Rows from a 3D modeling dataset
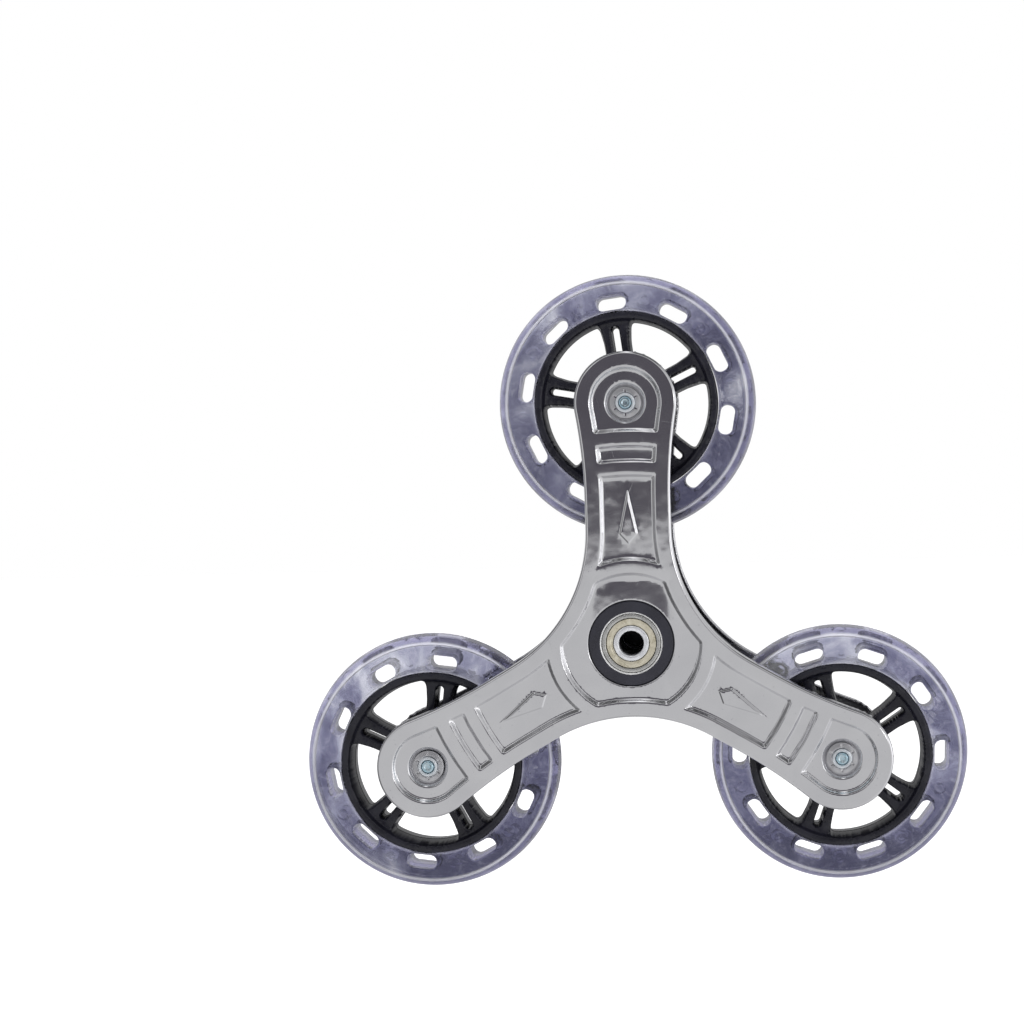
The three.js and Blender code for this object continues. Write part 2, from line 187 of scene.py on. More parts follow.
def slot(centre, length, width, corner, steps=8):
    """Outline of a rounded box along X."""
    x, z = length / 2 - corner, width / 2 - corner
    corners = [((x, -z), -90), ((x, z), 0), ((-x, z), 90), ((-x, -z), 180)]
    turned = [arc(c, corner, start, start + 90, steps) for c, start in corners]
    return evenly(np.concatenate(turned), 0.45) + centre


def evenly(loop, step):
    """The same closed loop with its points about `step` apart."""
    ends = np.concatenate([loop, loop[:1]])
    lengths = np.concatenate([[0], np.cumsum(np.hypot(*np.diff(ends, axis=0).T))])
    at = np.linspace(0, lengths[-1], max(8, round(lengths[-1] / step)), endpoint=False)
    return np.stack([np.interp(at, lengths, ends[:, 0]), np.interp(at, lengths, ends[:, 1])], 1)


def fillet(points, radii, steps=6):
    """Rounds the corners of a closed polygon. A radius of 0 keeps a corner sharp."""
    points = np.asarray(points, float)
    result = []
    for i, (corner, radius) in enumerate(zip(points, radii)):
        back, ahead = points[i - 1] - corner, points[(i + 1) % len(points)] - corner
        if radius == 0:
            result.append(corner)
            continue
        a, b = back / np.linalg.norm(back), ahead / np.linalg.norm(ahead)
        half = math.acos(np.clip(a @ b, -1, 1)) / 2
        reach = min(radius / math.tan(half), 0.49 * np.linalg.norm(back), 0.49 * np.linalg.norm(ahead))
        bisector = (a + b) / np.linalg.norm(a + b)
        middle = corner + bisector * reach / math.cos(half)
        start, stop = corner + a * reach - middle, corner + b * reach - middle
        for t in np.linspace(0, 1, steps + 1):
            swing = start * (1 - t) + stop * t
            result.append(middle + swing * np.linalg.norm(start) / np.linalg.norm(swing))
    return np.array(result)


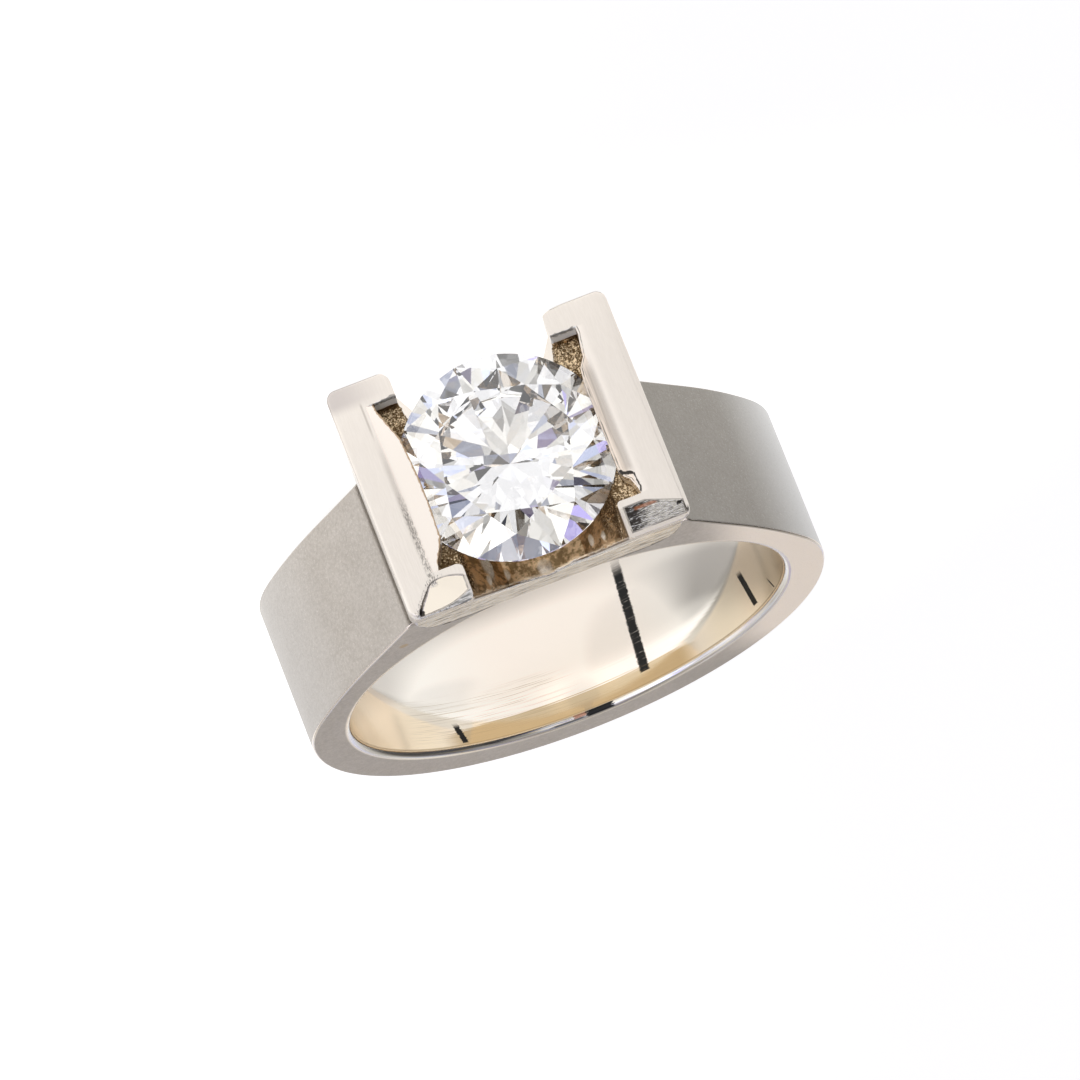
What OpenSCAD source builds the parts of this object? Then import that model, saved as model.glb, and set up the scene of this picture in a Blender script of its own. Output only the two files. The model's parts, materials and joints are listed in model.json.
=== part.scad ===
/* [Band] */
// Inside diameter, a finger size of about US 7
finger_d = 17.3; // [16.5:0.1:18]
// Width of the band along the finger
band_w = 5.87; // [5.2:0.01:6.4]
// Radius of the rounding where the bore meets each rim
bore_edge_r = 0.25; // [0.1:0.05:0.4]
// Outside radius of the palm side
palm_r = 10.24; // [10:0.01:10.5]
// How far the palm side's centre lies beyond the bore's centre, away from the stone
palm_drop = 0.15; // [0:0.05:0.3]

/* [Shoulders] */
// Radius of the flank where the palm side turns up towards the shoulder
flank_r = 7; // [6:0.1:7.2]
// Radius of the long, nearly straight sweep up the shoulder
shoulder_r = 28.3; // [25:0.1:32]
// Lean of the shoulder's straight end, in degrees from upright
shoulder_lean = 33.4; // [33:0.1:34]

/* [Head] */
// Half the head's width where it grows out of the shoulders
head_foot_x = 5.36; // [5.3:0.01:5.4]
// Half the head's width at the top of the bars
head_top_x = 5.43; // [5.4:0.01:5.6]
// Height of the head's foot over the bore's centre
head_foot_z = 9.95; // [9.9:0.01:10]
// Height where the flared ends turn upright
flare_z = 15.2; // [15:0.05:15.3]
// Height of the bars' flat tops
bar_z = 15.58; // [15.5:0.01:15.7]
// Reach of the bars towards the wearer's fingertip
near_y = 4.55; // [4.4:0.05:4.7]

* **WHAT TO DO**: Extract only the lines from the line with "What OpenSCAD source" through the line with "shoulder_lean = 33.4; // [33:0.1:34]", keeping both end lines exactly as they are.

* **RESULT OF THIS EXERCISE**:
What OpenSCAD source builds the parts of this object? Then import that model, saved as model.glb, and set up the scene of this picture in a Blender script of its own. Output only the two files. The model's parts, materials and joints are listed in model.json.
=== part.scad ===
/* [Band] */
// Inside diameter, a finger size of about US 7
finger_d = 17.3; // [16.5:0.1:18]
// Width of the band along the finger
band_w = 5.87; // [5.2:0.01:6.4]
// Radius of the rounding where the bore meets each rim
bore_edge_r = 0.25; // [0.1:0.05:0.4]
// Outside radius of the palm side
palm_r = 10.24; // [10:0.01:10.5]
// How far the palm side's centre lies beyond the bore's centre, away from the stone
palm_drop = 0.15; // [0:0.05:0.3]

/* [Shoulders] */
// Radius of the flank where the palm side turns up towards the shoulder
flank_r = 7; // [6:0.1:7.2]
// Radius of the long, nearly straight sweep up the shoulder
shoulder_r = 28.3; // [25:0.1:32]
// Lean of the shoulder's straight end, in degrees from upright
shoulder_lean = 33.4; // [33:0.1:34]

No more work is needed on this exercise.